After leaving the Golden Triangle, where the borders of Thailand, Myanmar, and Laos come together, the Mekong river flows South-East into Laos, then South again. Eventually it joins the Nam Khan river which flows Southwest, then briefly West towards the Mekong.
However, the Nam Khan river cannot flow directly west to the Mekong, as there is a hill in its way, Phu Si (Phou Si). Instead, Nam Khan flows North, then West again once it has rounded the hill. With this, the Nam Khan river has carved a long narrow peninsula, with Phu Si at its base, Nam Khan on two sides, and the Mekong on the remaining side. It is an ideal, very defensible place, and it has been a city for over a thousand years. Most of this time it has been a royal capital.
The kingdoms were typically small, and Luang Prabang is not a big city. Even now it only has about 50,000 inhabitants.
Luang Prabang is easy to visit by bicycle, and my hotel very kindly provides free bicycles for its guests. To get to the old town, I get to cross an old iron bridge paved with wooden boards.
The bridge is closed to cars, but open to motorcycles, bicycles, and pedestrians. The pedestrians get to go on the outside, where the boards don't often seem to be as solid as one might wish.
The old city of Luang Prabang is a charming mix of French colonial architecture and old Wat (Buddhist temples).
The town is very quiet and relaxed, and in this way, does not resemble a stereotypical South-East Asian city. The biggest annoyance are the drivers of the 3-wheeled passenger vehicles, universally known as "tuk-tuk" (there is one in the previous picture), who always seem to find it necessary to ask if you need a ride.
Some of the wat are very beautiful.
Luang Prabang has been declared by Unesco to be a world heritage site, and there are several signs around the city announcing joint Lao and French financial support for various projects. Without such support, the various wat would probably be in poor shape. For example, the building in the next picture probably has not been maintained recently. This is a rare exception -- most of the city is beautifully maintained.
One of the most beautiful temples is Vat Xieng Toung (written the French way -- "Wat Cheng Toeng" might be a more English romanization). Several of the buildings there are painted in a generally pink/purple color and have beautiful glass mosaic decorations.
Inside one of the buildings is a sleeping Buddha who looks very peaceful.
And outside another of the buildings is a drawing of the Bo tree (Bodhi tree) under which the Buddha was meditating when he found enlightenment.
But there are many interesting things to see. One recurring motif is that of the Naga, a mythical serpent whose home is the Mekong river. Sometimes Naga has multiple heads, as in this wheeled vehicle.
Whereas in this other wheeled vehicle, from the royal palace, each Naga only has one head.

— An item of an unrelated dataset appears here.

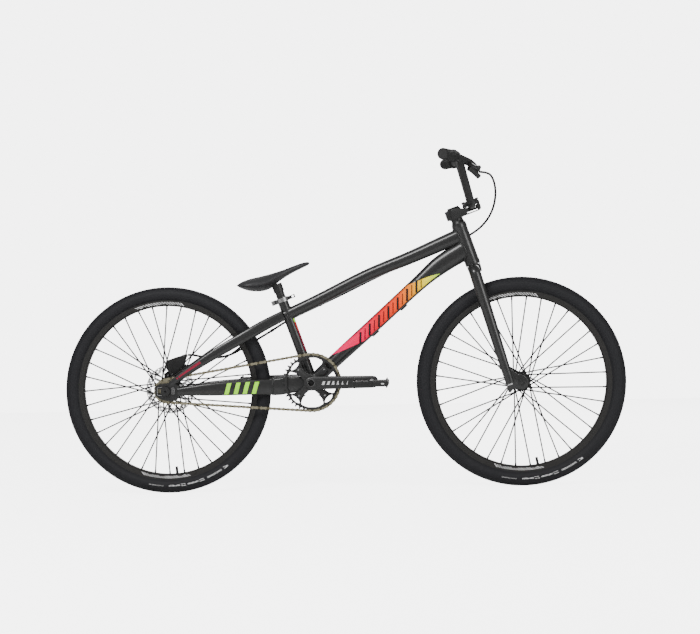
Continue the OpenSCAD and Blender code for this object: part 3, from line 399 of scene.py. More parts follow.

Sometimes Naga is shown devouring another creature, usually somewhat resembling the Naga itself, but perhaps intended to be a crocodile (it often has small legs).

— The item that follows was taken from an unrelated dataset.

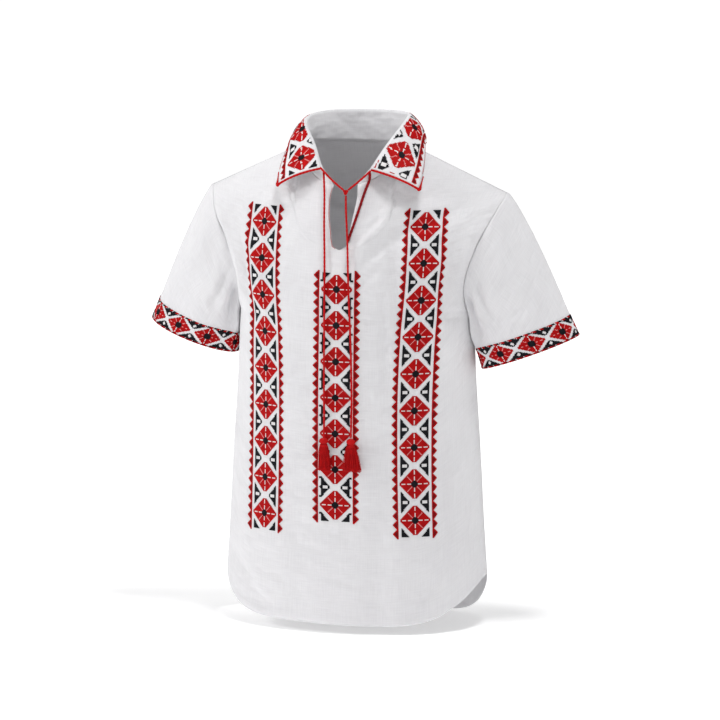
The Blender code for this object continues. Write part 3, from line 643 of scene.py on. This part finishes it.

And sometimes, as in this picture from Vatmay Souvannapoumaram, a temple near the royal palace, Naga is made of paper and clearly meant to be carried around during a procession.
But most often, Naga is simply used as a decoration for the entrances of temples.
This lucky crocodile has, so far, escaped Naga.
Another very common feature in the Wat and other old buildings is carved wood covered in gold leaf.
Being a royal capital, Luang Prabang of course has a royal palace. The communist revolution, finally successful in 1975 and resulting in the death of the king, ended the monarchy, so the former royal palace is now a museum. As usual, no pictures are allowed inside the museum, but the entrance itself is quite nice.
The former royal palace is still the home of Prabang, a very revered Buddha statue. The statue was brought to the city in the 1300s, a gift from a Khmer king, and has given Luang Prabang itself its name (the city had other names before).
I have also made it to the top of Phu Si, the hill that turned aside the Nam Khan river and made this such a great place for a capital. Phu Si is very green, and has a little temple at the top.
There are a few too many steps for me to count all the way to the top, but I would estimate around 300 steps. The entrance fee for going to the summit is 20,000 Kip per person, which works out to about $2.50. If you're good at math, that's about 8,000 Kip to the US$.
Reaching the top is of course rather satisfactory, and not just because of the temples.
The views of Luang Prabang are beautiful, with green mountains all around.
In the previous picture, you can see an iron and wooden bridge across the Nam Khan river. Just to the left, on the river, is the "Le Bel Aire" hotel, where I am staying.
The views of the Mekong river and the sunset are equally beautiful.